A major upgrade for Basra's flagship refinery is coming online, which means a boost to the country's production of high-quality fuel, while reducing a problematic glut of high-sulfur fuel oil. The Fluid Catalytic Cracking (FCC) project, which began in 2021, was partially funded by a $3.7 billion soft loan from the Japan International Cooperation Agency (JICA). The newly installed infrastructure ultimately will take 55,000 bpd of low-quality HFO feedstock and turn it into gasoline, reducing the need for costly imports. Read Iraq Oil Report’s full interview with the director of the project, Habib Abdul Amir.
Energy & Economy
Iraq has submitted an updated compensation plan to OPEC. A Feb. 1 statement by OPEC said Iraq and seven other members had updated their plans to make up for past production that had exceeded quota targets dating back to January 2024. Iraq's baseline quota for January through March is set at 4.273 million bpd; factoring in the updated compensation pledges, Iraq's net effective quota is now 4.133 million bpd in January, 4.138 million bpd in February, and 4.183 million bpd in March. For a deeper look at Iraq's production and exports, see the Iraq Oil and Financial Dataset.
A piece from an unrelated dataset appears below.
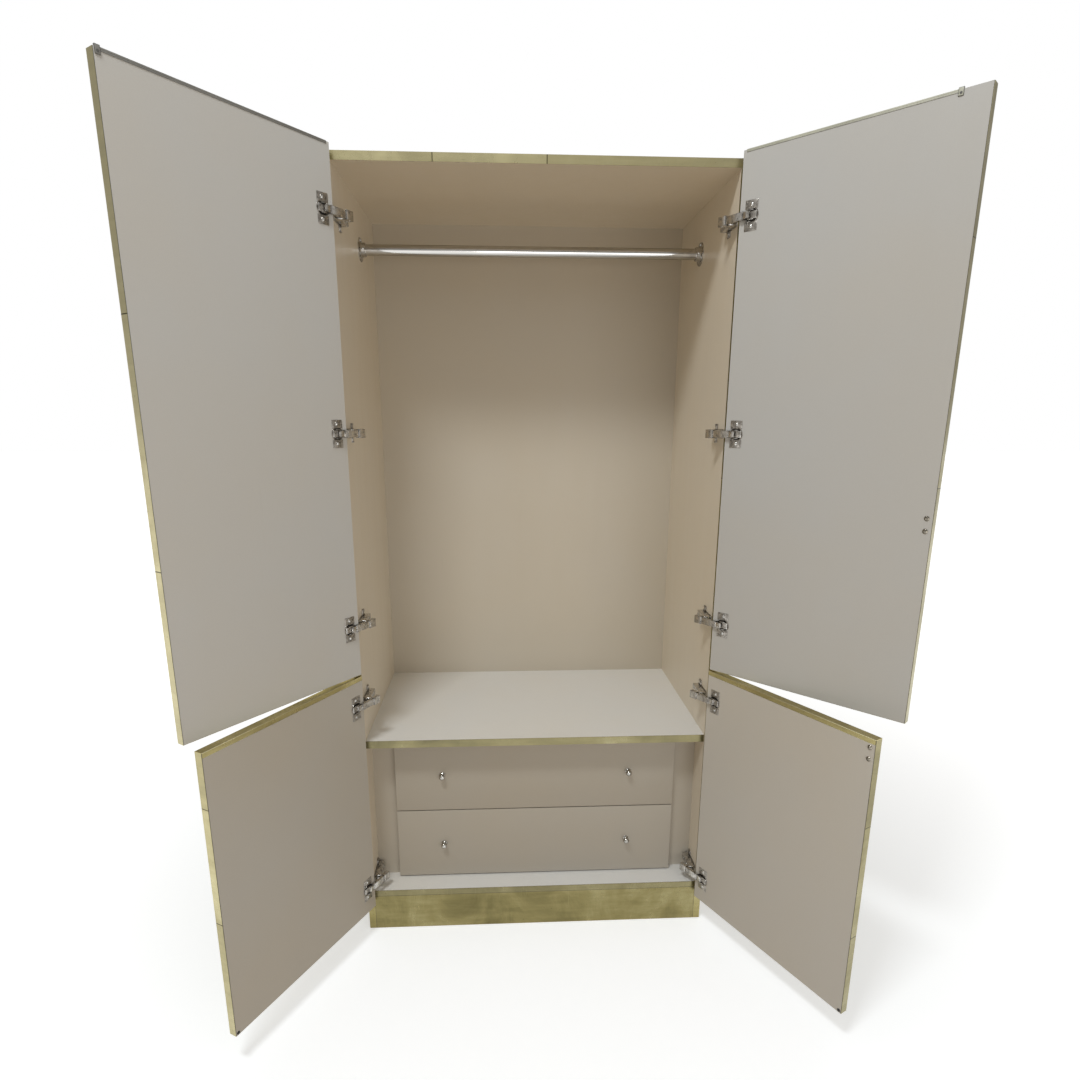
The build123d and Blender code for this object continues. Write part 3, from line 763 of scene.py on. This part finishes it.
# drawer fronts and knobs
drawer = {
    "edgeRadius": 0.0009,
    "knobSpread": 0.280,
    "knob": [(0, 0), (0.0082, 0), (0.0084, 0.0010), (0.0074, 0.0022), (0.0050, 0.0034), (0.0040, 0.0060),
             (0.0044, 0.0085), (0.0068, 0.0105), (0.0084, 0.0130), (0.0089, 0.0157), (0.0084, 0.0183),
             (0.0068, 0.0206), (0.0042, 0.0222), (0.0018, 0.0229), (0, 0.0230)],
}


def makeDrawer(level):
    low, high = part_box(level + "_drawer_front")
    bm = bmesh.new()
    addBox(bm, low, high, drawer["edgeRadius"], 3)
    board = finishPiece(bm, level + "_drawer_board", level + "_drawer", [drawerLaminate])
    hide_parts(level + "_drawer_front")
    bm = bmesh.new()
    knobLow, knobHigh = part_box(level + "_drawer_knobs")
    middle = (knobLow.z + knobHigh.z) / 2
    for side in (-1, 1):
        addSpun(bm, drawer["knob"], (side * drawer["knobSpread"], low.y, middle), (0, -1, 0), 40)
    knobs = finishPiece(bm, level + "_knob_set", level + "_drawer", [knobChrome],
                        smoothAngle=50)
    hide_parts(level + "_drawer_knobs")


makeDrawer("lower")
makeDrawer("upper")
print("drawers made")

# strips, painted edge shadow lines and bumpers on the doors
strip = {
    "height": 0.0055,
    "lift": 0.0010,
    "endGap": {"upper_left": 0.002, "upper_right": 0.050},
    "start": 0.008,
    "groove": 0.0022,
    "lip": 0.0013,
    "lipLap": 0.0002,
    "fold": 0.0030,
    "clip": (0.010, 0.012),
    "clipFront": (0.0020, 0.0036),  # how far it stands from the leaf's face and from its top
    "clipHook": (0.0016, 0.0038),
    "clipScrew": [(0, 0.0006), (0.0010, 0.0006), (0.0026, 0.0005), (0.0028, 0), (0, 0)],
}


def leafEnd():
    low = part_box("left_side_cladding")[0]
    return -low.x - leaf["endGap"] + leaf["hingeEdge"]


def makeTopStrip(door):
    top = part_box(door + "_door_panel")[1].z
    end = leafEnd() - strip["endGap"][door]
    start = leaf["hingeEdge"] + strip["start"]
    face = leaf["inner"]
    lift, fold = strip["lift"], strip["fold"]
    middle = top - strip["groove"]
    base = top - strip["height"]
    lipTop = base + strip["lip"]
    clipWide, clipTall = strip["clip"]
    clipStart = end - clipWide
    frontOut, frontUp = strip["clipFront"]
    hookOut, hookUp = strip["clipHook"]
    bm = bmesh.new()
    addBox(bm, (start, face, lipTop - strip["lipLap"]), (end, face + lift * 0.8, middle), 0.0003)
    addBox(bm, (start, face, base), (end, face + lift * 0.9, lipTop), 0.0003, 2, 1)
    addBox(bm, (start, face, middle), (end, face + lift, top + lift), 0.0003)
    addBox(bm, (start, face - fold, top), (end, face + lift * 0.8, top + lift), 0.0003)
    addBox(bm, (clipStart, face, top - clipTall), (end, face + frontOut, top + frontUp), 0.0009, 3, 1)
    addBox(bm, (clipStart, face - fold, top + lift), (end, face + hookOut, top + hookUp), 0.0012, 3, 1)
    addSpun(bm, strip["clipScrew"], (end - clipWide / 2, face + hookOut, top - clipTall * 0.55),
            (0, 1, 0), 20, 1)
    piece = finishPiece(bm, door + "_strip", door + "_door", [stripTone[door], darkPlasticAndShadowLine],
                        leafMatrix(door))
    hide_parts(door + "_door_top_strip")


edgeShadowLine = {"reveal": 0.0015, "width": 0.0007, "ends": (0.0011, 0.0007)}


def makeEdgeShadowLine(door):
    # a painted shadow line: a dark strip in the gap where the folded brass edge meets the laminate
    low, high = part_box(door + "_door_panel")
    end = leafEnd()
    inner, outer = edgeShadowLine["ends"]
    line = leaf["inner"] - edgeShadowLine["reveal"]
    bm = bmesh.new()
    addBox(bm, (end - inner, line, low.z), (end - outer, line + edgeShadowLine["width"], high.z), 0.0001, 1)
    finishPiece(bm, door + "_edge_shadow_line", door + "_door", [darkPlasticAndShadowLine],
                leafMatrix(door))


hem = {
    "depths": (-0.0010, 0.0005),
    "heights": (-0.0016, 0.0002),
    "lineDepths": (-0.0002, 0.0003),
    "lineHeights": (-0.0128, -0.0119),
    "lineGap": 0.0012,
}


def makeHem(door):
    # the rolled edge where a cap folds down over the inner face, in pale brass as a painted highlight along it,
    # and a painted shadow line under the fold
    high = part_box(door + "_door_cap")[1]
    start, end = leaf["hingeEdge"], leafEnd()
    rolls = [(leaf["inner"] + depth, high.z + height) for depth, height in zip(hem["depths"], hem["heights"])]
    lines = [(leaf["inner"] + depth, high.z + height)
             for depth, height in zip(hem["lineDepths"], hem["lineHeights"])]
    bm = bmesh.new()
    addBox(bm, (start, *rolls[0]), (end, *rolls[1]), 0.0007, 3)
    addBox(bm, (start, *lines[0]), (end - hem["lineGap"], *lines[1]), 0.0002, 2, 1)
    finishPiece(bm, door + "_cap_hem", door + "_door", [hemHighlightBrass, seamShade],
                leafMatrix(door))


bumper = {"radius": 0.0042, "height": 0.0022, "inset": 0.0062}


def makeBumper(door):
    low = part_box(door + "_door_panel")[0]
    radius, height = bumper["radius"], bumper["height"]
    profile = [(0, height), (radius * 0.6, height * 0.95), (radius * 0.9, height * 0.6), (radius, 0), (0, 0)]
    spot = (leafEnd() - bumper["inset"], leaf["inner"], low.z + bumper["inset"])
    bm = bmesh.new()
    addSpun(bm, profile, spot, (0, 1, 0), 24)
    finishPiece(bm, door + "_bumper", door + "_door", [bumperRubber], leafMatrix(door))


seam = {"width": 0.0009, "proud": 0.0002, "sink": 0.0006, "pastPlinth": 0.0190}


def makeSeams():
    # dark joints of the brass: plinth to side strips, and plinth to deck strip
    low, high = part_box("plinth_cladding")
    front, rear = low.y - seam["proud"], low.y + seam["sink"]
    half = seam["width"] / 2
    top = high.z + seam["pastPlinth"]
    bm = bmesh.new()
    for x in (low.x, high.x):
        addBox(bm, (x - half, front, low.z), (x + half, rear, top), 0.0001, 1)
    addBox(bm, (low.x, front, high.z - half), (high.x, rear, high.z + half), 0.0001, 1)
    finishPiece(bm, "plinth_joints", "carcass", [seamShade])


makeSeams()
for door in doorNames:
    makeEdgeShadowLine(door)
    if door.startswith("upper"):
        makeTopStrip(door)
    else:
        makeHem(door)
        makeBumper(door)
print("door trim made")

# floor, light and camera
studio = {
    "floorSize": 60.0,
    "floorColour": (0.84, 0.855, 0.87),
    "floorBounce": (0.56, 0.44, 0.30),
    "floorFade": (1.0, 3.0, 0.40, 0.80),  # near and far distance, then the glow at each
    "worldLight": 0.46,
    "worldSeen": 1.0,
    "worldTint": (1.0, 0.98, 0.94),
    "keyPlace": (-0.95, -2.1, 4.15),
    "keyAim": (0.05, 0.0, 1.05),
    "keySize": (0.8, 0.5),
    "keyPower": 60.0,
    "keyColour": (0.93, 0.97, 1.0),
    "fillPlace": (0.9, -3.4, 0.9),
    "fillAim": (-0.1, 0.2, 0.8),
    "fillSize": (2.4, 1.4),
    "fillPower": 20.0,
    "fillColour": (1, 1, 1),
}


def makeFloor():
    bm = bmesh.new()
    bmesh.ops.create_grid(bm, x_segments=8, y_segments=8, size=studio["floorSize"] / 2)
    mesh = bpy.data.meshes.new("studio_floor")
    bm.to_mesh(mesh)
    bm.free()
    material, tree, shader, coords = newMaterial("studioFloor")
    drift = noise(tree, coords, 0.4, 2.0)
    base = studio["floorColour"]
    shade = tuple(value * 0.985 for value in base)
    tree.links.new(ramp(tree, drift, [(0.3, shade), (0.7, base)]), shader.inputs["Base Color"])
    shader.inputs["Roughness"].default_value = 0.9
    shader.inputs["Specular IOR Level"].default_value = 0.05
    shader.inputs["Emission Color"].default_value = (1, 1, 1, 1)
    away = tree.nodes.new("ShaderNodeVectorMath")
    away.operation = "LENGTH"
    tree.links.new(coords, away.inputs[0])
    glow = spread(tree, away.outputs["Value"], *studio["floorFade"])
    tree.links.new(glow, shader.inputs["Emission Strength"])
    bounce = tree.nodes.new("ShaderNodeBsdfDiffuse")
    bounce.inputs["Color"].default_value = (*studio["floorBounce"], 1)
    path = tree.nodes.new("ShaderNodeLightPath")
    blend = tree.nodes.new("ShaderNodeMixShader")
    output = tree.nodes["Material Output"]
    tree.links.new(path.outputs["Is Diffuse Ray"], blend.inputs[0])
    tree.links.new(shader.outputs[0], blend.inputs[1])
    tree.links.new(bounce.outputs[0], blend.inputs[2])
    tree.links.new(blend.outputs[0], output.inputs["Surface"])
    mesh.materials.append(material)
    floor = bpy.data.objects.new("studio_floor", mesh)
    bpy.context.scene.collection.objects.link(floor)


def makeArea(name):
    lamp = bpy.data.lights.new(name, "AREA")
    lamp.shape = "RECTANGLE"
    lamp.size, lamp.size_y = studio[name + "Size"]
    lamp.energy = studio[name + "Power"]
    lamp.color = studio[name + "Colour"]
    holder = bpy.data.objects.new(name, lamp)
    place, aim = Vector(studio[name + "Place"]), Vector(studio[name + "Aim"])
    holder.location = place
    holder.rotation_euler = (aim - place).to_track_quat("-Z", "Y").to_euler()
    bpy.context.scene.collection.objects.link(holder)


def makeWorld():
    world = bpy.data.worlds.new("studio")
    bpy.context.scene.world = world
    world.use_nodes = True
    tree = world.node_tree
    tree.nodes.clear()
    output = tree.nodes.new("ShaderNodeOutputWorld")
    seen = tree.nodes.new("ShaderNodeBackground")
    seen.inputs["Color"].default_value = (1, 1, 1, 1)
    seen.inputs["Strength"].default_value = studio["worldSeen"]
    lit = tree.nodes.new("ShaderNodeBackground")
    lit.inputs["Color"].default_value = (*studio["worldTint"], 1)
    lit.inputs["Strength"].default_value = studio["worldLight"]
    path = tree.nodes.new("ShaderNodeLightPath")
    blend = tree.nodes.new("ShaderNodeMixShader")
    tree.links.new(path.outputs["Is Camera Ray"], blend.inputs[0])
    tree.links.new(lit.outputs[0], blend.inputs[1])
    tree.links.new(seen.outputs[0], blend.inputs[2])
    tree.links.new(blend.outputs[0], output.inputs["Surface"])


view = {
    "place": (-0.0963, -2.1001, 1.5139),
    "tilt": 76.16,
    "pan": -2.836,
    "roll": 0.123,
    "lens": 23.0,
    "shift": (0.0045, 0.0446),
}


def makeCamera():
    data = bpy.data.cameras.new("camera")
    data.sensor_width = 36.0
    data.lens = view["lens"]
    data.shift_x, data.shift_y = view["shift"]
    data.clip_end = 100.0
    camera = bpy.data.objects.new("camera", data)
    camera.location = view["place"]
    turn = Matrix.Rotation(radians(view["pan"]), 4, "Z") @ Matrix.Rotation(radians(view["tilt"]), 4, "X")
    turn = turn @ Matrix.Rotation(radians(view["roll"]), 4, "Z")
    camera.rotation_euler = turn.to_euler()
    bpy.context.scene.collection.objects.link(camera)
    bpy.context.scene.camera = camera


bpy.context.scene.view_settings.view_transform = "Standard"
makeFloor()
makeArea("key")
makeArea("fill")
makeWorld()
makeCamera()
print("studio ready")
Iraq is targeting an ambitious 2028 goal to end gas imports, according to Mudhir Mohammed Salih, a senior advisor in the Iraqi Prime Minister's Office. In an interview with Zawya, he outlined ambitions to end associated gas flaring, develop natural gas assets, expand refineries and processing plants, and ultimately supply power plants and industrial facilities. The plans would require as much as $15 billion in new investment, to be paid by Iraq, international companies, and financing by institutions such as the World Bank. Efforts to improve nationwide rates of associated gas capture have been popular across multiple Iraqi administrations, since they promise both cost savings on electricity feedstock and improved power generation. That said, the fate of any specific set of plans is deeply uncertain given the impending change in government following national elections in November 2025.
Excelerate Energy says it has finished trials of its floating LNG units, the next step before deployment to Iraq before summer. The Iraqi News Agency reports the Floating Storage and Regasification Unit (FSRU), built by Hyundai Heavy Industries in South Korea, is expected to be delivered by June to Khor al-Zubair. It will receive up to 500 million cubic feet per day of imported liquefied natural gas and send it via pipelines to power plants across the country. The initiative has been plagued by delays; the Iraqi government first projected the LNG imports would begin in summer 2025.
Russia’s Lukoil has reached a preliminary agreement to sell most of its foreign energy assets to U.S. private equity firm Carlyle Group, Reuters reports. The proposed deal, valued at about $22 billion, remains subject to U.S. Treasury and other regulatory approvals and follows U.S. sanctions that have constrained Lukoil’s overseas operations. It remains unclear exactly how that transaction would affect ongoing negotiations for Chevron to take over operatorship of West Qurna 2, which is now being managed by Basra Oil Company on a temporary basis after Lukoil's force majeure declaration.
Security
The United States has slowed the transfer of suspected Islamic State detainees from northeast Syria to Iraq, citing Iraqi capacity constraints and legal concerns, Reuters reports. The move affects efforts to relocate thousands of detainees held in Kurdish-run facilities in Syria. Iraqi officials said Baghdad remains committed to receiving detainees in phases but warned that court capacity, prison overcrowding, and security risks limit how quickly transfers can proceed.
Opinion, Analysis, and Commentary
China's "long game" approach is playing out in Iraq, according to a new report by Sardar Aziz and Mohammed A. Salih for the Atlantic Council. They argue that China’s footprint in energy, infrastructure, telecommunications, and consumer markets in Iraq is deepening as part of its global competition with the U.S. Baghdad’s economic needs, demographic trends, and desire to diversify partnerships have made Iraq receptive to China.
A group of Iraqi economic experts warn that Iraq’s financial troubles are the product of a structural crisis, Shafaq News reports. They cite dependence on oil revenues, state spending on public-sector payroll, and weak non-oil revenue collection as key flaws that threaten Iraq's economic stability.
Iraq risks its opportunity to be a "global energy powerhouse" if sectarianism expands under the next government, Furat Al-Mousawi, Director of the Iraq Energy Center, argues in a column in Al-Aalem. He advocates for political actors to prioritize national interests over faction-based positioning, especially amid ongoing disputes over government formation and leadership appointments. "Iraq has yet to develop a comprehensive national energy strategy spanning two or three decades," he writes. "The absence of this vision leads to fragmented decisions, driven more by political expediency than by long-term economic planning."